Irgendwann schrieb ich Henry und Raphi, ob sie uns nicht Gesellschaft leisten wollen würden und keine Stunde später waren die zwei, gemeinsam mit Ferdi, auch schon da.
„Schön, dass ihr zwei euch wieder vertragen habt", sagte Ferdi ein wenig amüsiert und ich verdrehte die Augen. Er sagte das so, als sei unser Streit nicht nachvollziehbar für ihn gewesen oder eine Überreaktion, was mich nervte.
„Ja die hysterischen Weiber haben sich wieder eingekriegt, Ferdi", sagte ich ironisch und lächelte ihn breit an. Jetzt verdrehte Ferdi die Augen. Henry und Mel schnaubten amüsiert.

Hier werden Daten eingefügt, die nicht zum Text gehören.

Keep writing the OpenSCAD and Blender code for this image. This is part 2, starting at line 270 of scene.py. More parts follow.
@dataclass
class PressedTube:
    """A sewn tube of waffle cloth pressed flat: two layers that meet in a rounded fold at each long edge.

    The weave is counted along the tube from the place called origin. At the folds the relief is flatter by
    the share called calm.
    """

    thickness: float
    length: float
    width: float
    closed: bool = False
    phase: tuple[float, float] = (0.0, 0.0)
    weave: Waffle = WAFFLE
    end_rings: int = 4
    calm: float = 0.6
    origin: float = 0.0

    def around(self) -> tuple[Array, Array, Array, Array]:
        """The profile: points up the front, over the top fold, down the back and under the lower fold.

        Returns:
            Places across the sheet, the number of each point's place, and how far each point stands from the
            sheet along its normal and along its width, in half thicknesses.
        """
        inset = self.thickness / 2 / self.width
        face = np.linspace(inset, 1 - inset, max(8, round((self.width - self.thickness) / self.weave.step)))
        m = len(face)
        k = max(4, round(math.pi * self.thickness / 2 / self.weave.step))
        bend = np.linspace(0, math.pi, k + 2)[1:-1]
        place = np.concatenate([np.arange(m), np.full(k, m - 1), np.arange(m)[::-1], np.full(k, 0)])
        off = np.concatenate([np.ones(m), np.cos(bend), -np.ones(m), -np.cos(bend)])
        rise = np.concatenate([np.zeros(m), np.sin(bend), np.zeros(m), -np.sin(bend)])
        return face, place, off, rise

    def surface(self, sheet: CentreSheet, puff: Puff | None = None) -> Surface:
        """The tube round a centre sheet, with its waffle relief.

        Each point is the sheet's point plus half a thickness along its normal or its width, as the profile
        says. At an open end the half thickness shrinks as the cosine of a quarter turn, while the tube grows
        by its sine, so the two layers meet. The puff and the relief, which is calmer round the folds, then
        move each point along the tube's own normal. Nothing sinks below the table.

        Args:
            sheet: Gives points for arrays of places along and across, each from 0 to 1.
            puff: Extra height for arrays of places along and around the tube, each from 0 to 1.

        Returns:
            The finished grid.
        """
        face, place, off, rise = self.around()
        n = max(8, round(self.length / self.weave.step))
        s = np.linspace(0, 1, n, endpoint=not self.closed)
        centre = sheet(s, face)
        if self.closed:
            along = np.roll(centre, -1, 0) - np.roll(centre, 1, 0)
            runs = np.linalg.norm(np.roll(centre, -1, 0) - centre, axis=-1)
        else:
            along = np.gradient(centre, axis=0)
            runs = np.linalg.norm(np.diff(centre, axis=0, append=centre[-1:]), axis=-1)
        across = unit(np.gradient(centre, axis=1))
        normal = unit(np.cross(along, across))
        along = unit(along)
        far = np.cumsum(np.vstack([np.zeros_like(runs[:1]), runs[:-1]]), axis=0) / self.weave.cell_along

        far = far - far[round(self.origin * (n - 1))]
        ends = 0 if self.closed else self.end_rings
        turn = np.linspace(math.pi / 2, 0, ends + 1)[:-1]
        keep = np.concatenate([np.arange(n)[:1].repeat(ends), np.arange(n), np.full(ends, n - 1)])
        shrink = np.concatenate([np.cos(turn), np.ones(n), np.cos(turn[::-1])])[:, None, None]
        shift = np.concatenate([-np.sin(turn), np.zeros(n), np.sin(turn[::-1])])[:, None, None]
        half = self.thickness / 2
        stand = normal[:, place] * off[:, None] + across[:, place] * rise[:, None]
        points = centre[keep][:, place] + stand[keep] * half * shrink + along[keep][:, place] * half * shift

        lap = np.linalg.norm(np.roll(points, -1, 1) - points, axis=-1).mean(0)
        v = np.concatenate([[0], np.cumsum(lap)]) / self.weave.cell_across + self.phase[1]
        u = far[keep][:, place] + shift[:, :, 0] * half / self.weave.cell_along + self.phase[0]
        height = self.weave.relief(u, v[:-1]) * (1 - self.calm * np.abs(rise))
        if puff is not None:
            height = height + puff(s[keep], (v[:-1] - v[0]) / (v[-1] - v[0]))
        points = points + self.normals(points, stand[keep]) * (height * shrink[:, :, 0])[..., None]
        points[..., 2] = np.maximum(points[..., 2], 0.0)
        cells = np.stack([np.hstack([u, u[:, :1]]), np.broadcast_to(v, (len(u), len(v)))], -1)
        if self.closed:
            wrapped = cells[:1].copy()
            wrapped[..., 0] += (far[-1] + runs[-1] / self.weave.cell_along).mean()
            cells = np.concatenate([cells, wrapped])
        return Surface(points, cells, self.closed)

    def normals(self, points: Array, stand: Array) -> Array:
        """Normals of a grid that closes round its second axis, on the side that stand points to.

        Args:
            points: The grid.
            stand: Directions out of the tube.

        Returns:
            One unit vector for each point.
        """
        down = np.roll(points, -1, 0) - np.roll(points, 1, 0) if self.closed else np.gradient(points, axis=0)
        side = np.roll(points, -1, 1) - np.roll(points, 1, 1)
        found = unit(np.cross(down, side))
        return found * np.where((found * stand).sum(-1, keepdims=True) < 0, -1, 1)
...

Ab da hatten wir eine ziemlich gute Zeit gemeinsam und ich freute mich ehrlich auch, dass sich alle wieder vertrugen und es keine komische Stimmung gab. Das brachte mich aber auch dazu, die Sache mit Henry noch einmal aus anderen Perspektive zu betrachten. Vielleicht sollten wir wirklich alles, was geschehen war, einfach ausblenden, bevor wir die Harmonie zerstörten. Bevor wir etwas kaputt machten, was so kostbar war.
Henry legte mir gerade einen Arm um die Schulter, um mich säuselnd um mein Drehzeug anzuschnorren, als sein Handy klingelte. Er ging ran und sagte, dass er sich bald auf den Weg machen würde, dann legte er wieder auf. Fragend sahen wir ihn an. „Sorry Leute, aber ich bin noch mit Pia und Dana verabredet und muss mich mal los machen", er zuckte mit den Schultern, es schien ihm nicht leid zu tun. „Machts gut", er drückte mir seine halbvolle Glühweintasse in die Hand und zwinkerte, dann war er weg. Es versetzte mir einen Stich. Die anderen winkten ab und lachten, so war Henry eben, aber mir tat es weh. Und dann auch noch Dana und Pia. Vielleicht war es doch schon zu spät, dachte ich dann. Vielleicht ließ sich das was geschehen war nicht mehr ganz so leicht ausblenden. Ich seufzte, lachte dann etwas verspätet mit den anderen mit und trank Henrys kalten Glühwein aus.